I was actually lucky enough to be sent an ARC of this from Laura Florand, but by the time I had time to settle down and read it, the book was out in wider release, and as I had already pre-ordered the book ages ago, my review has in no way been influenced by the free copy. This is the first book in a new series, spinning off from her Amour et Chocolat books, and possibly connecting with her series set in the south of France, La Vie en Roses. With the exception of The Chocolate Heart, where the main couple are simply too angsty for me to fully enjoy the story, I either really like or absolutely adore Ms. Florand's novels. One of the things I loved in this book was that I got to see the protagonists from one of my favourites, The Chocolate Touch, as supporting characters in this. Dom and Jamie, still not married, and constantly teased by Dom's employees, are very worried when Joss' return makes the normally so cheerful Célie break down in tears and Dom would like nothing but to beat the snot out of the man whose hurt his chief chocolatier. 

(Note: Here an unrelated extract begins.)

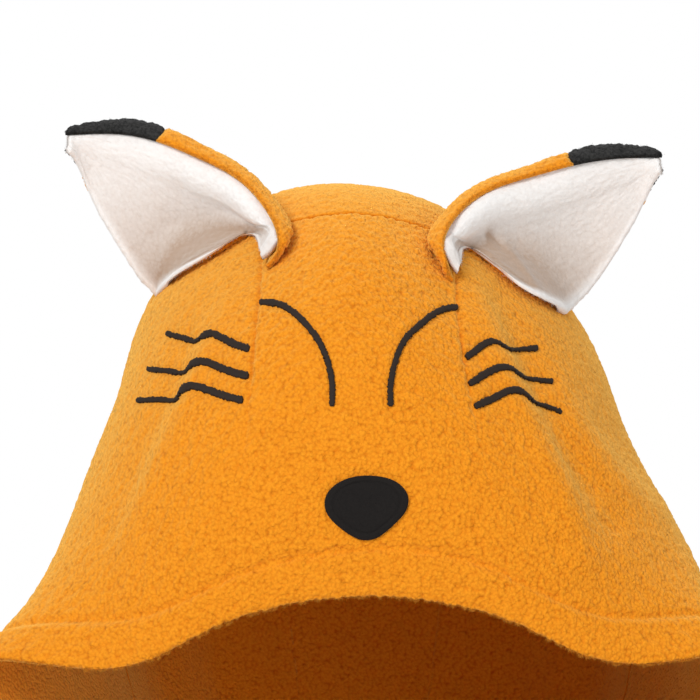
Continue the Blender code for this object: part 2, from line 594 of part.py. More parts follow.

Célie actually spends a worrying amount of time crying over the course of the book, but the fact that it seems to be excessive is addressed as part of the plot, which makes it fine in my book. When she's not crying, she's quite possibly fiercely yelling at Joss because of he has trouble getting things into his thick head, so it's not like she's a complete cry-baby. While I understand and sympathise with her upset, I'm also glad that while it takes her some time to properly forgive Joss, she doesn't deny her attraction to him (so much stronger when he returns as a muscular and super fit 26-year-old than when he was a gangly 21-year-old) or her feelings for him.

 Joss is extremely goal-orientated and now that he's achieved the first part of his plan to make himself the mate that Célie deserves, he was hoping to sweep her off her feet and take her off to some exotic location with him. Since she seems to be really very happy with her career and new found family in Paris, he sets out to get her the perfect home there instead. Frustratingly for both the reader and Célie, he doesn't consult her on her wishes, just proceeds with what he assumes she wants, because clearly presenting her with the perfect end result must be better than letting her be part of the decision-making process, right?

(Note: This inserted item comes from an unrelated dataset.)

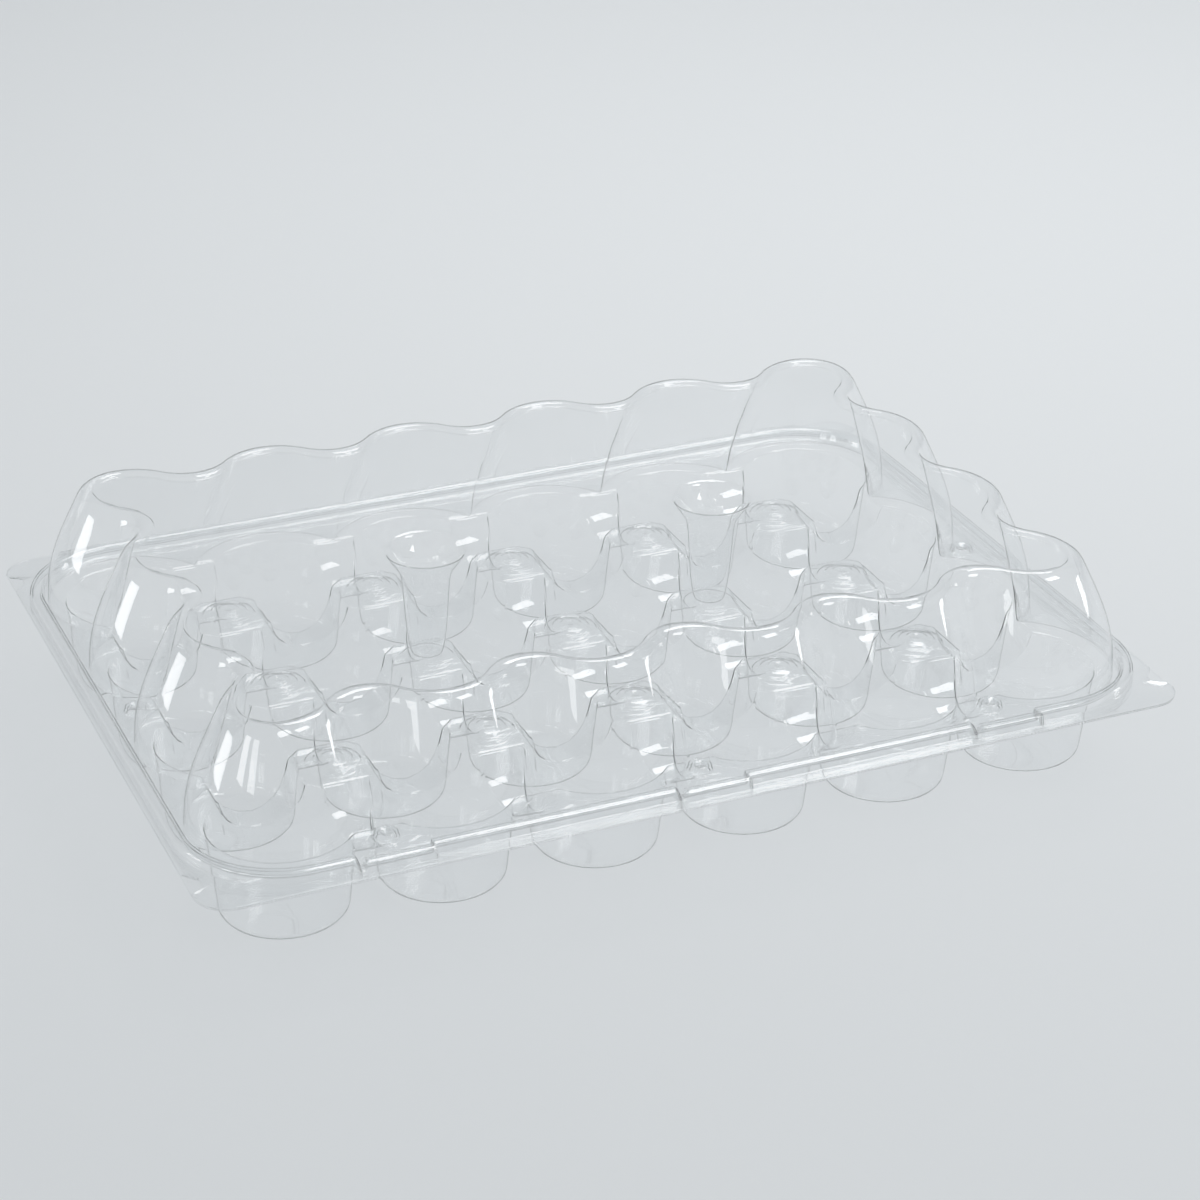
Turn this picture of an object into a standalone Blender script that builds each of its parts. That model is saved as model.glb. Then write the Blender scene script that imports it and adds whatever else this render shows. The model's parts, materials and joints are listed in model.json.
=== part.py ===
"""Clear clamshell pack for twenty-four cakes: a base tray of cups, a domed lid and a folded living hinge.

All three are thermoformed from one sheet. Frame: X along the long side, Y towards the hinge, Z up,
origin under the middle of the pack on the plane it stands on. Lengths below are in millimetres.
"""
import math

import bmesh
import bpy
from mathutils import Matrix, Vector

# The cup grid
COLUMNS, ROWS = 6, 4
PITCH_X, PITCH_Y = 76.0, 79.0
OUTER_COL = PITCH_X * (COLUMNS - 1) / 2          # centre of the outermost cup column
OUTER_ROW = PITCH_Y * (ROWS - 1) / 2             # centre of the outermost cup row

# Sheet and levels
SHEET = 0.6                                      # wall of every formed part
CLEAR = 0.3                                      # air between the nested parts
DECK_Z = 45.3                                    # upper side of the tray's deck and flange
LID_Z = DECK_Z + CLEAR                           # under side of the lid's flange

# Flange: front, sides and back edge, corner radius, and the lid's thumb notch beside each corner as
# (depth, distance from the front or back edge)
HALF_X, HALF_FRONT, HALF_BACK = 244.2, 180.0, 177.0
FLANGE_CORNER = 16.0
NOTCH = ((0.0, 34.0), (6.0, 27.0), (6.5, 21.5), (0.6, 18.0))

# Locking ridge around the deck: half length, half width, corner radius, height above the flange
RIDGE = ((240.4, 171.6, 50.0, 0.0), (239.4, 170.6, 49.0, 5.2),
         (236.6, 167.8, 46.2, 5.2), (234.6, 165.8, 44.2, 0.0))
RIDGE_PLAY = 0.6                                 # how far the lid's ridge stands off the tray's

# Cup: inner radius at the floor, just above the foot and at the deck, and the foot's height
CUP_FLOOR, CUP_FOOT, CUP_MOUTH, FOOT_Z = 26.0, 29.8, 35.5, 5.6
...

There is normally a strong fairy-tale aspect to Florand's contemporary romances, more overt in some than others. In this, she's not gently twisted one specific fairytale, but there are enough aspects there, with Joss imagining Célie as the princess on the glass mountain that he needs to scale and rescue, the brave knight who has quested to be worthy of her. He's certainly more than capable at scaling, at one point climbing up the wall of her building to arrive on her balcony (on the sixth floor, I believe) and another time into the lab of the chocolate shop (on the second floor) where Célie works (after a scene involving such egregious waste of expensive chocolate that I literally squeaked). As also often the case in Florand novels, it takes the protagonists most of the novel before they are able to clearly communicate their thoughts and wishes to one another, but the despite the occasional frustrations along the way, most of the book is frothy and delightful and had me laughing out loud more than once. The cross-over with previous Amour et Chocolat books was fun, and I also really liked the connection to her other new series, the Vie en Roses books, where Joss' commander from the Foreign Legion is clearly going to turn up in a future novel (I'm going to guess the final one, as he is clearly the darkest and most messed-up of the cousins). Florand has long since earned herself a spot among my auto-buy authors, and this book just confirms that she deserves to stay there.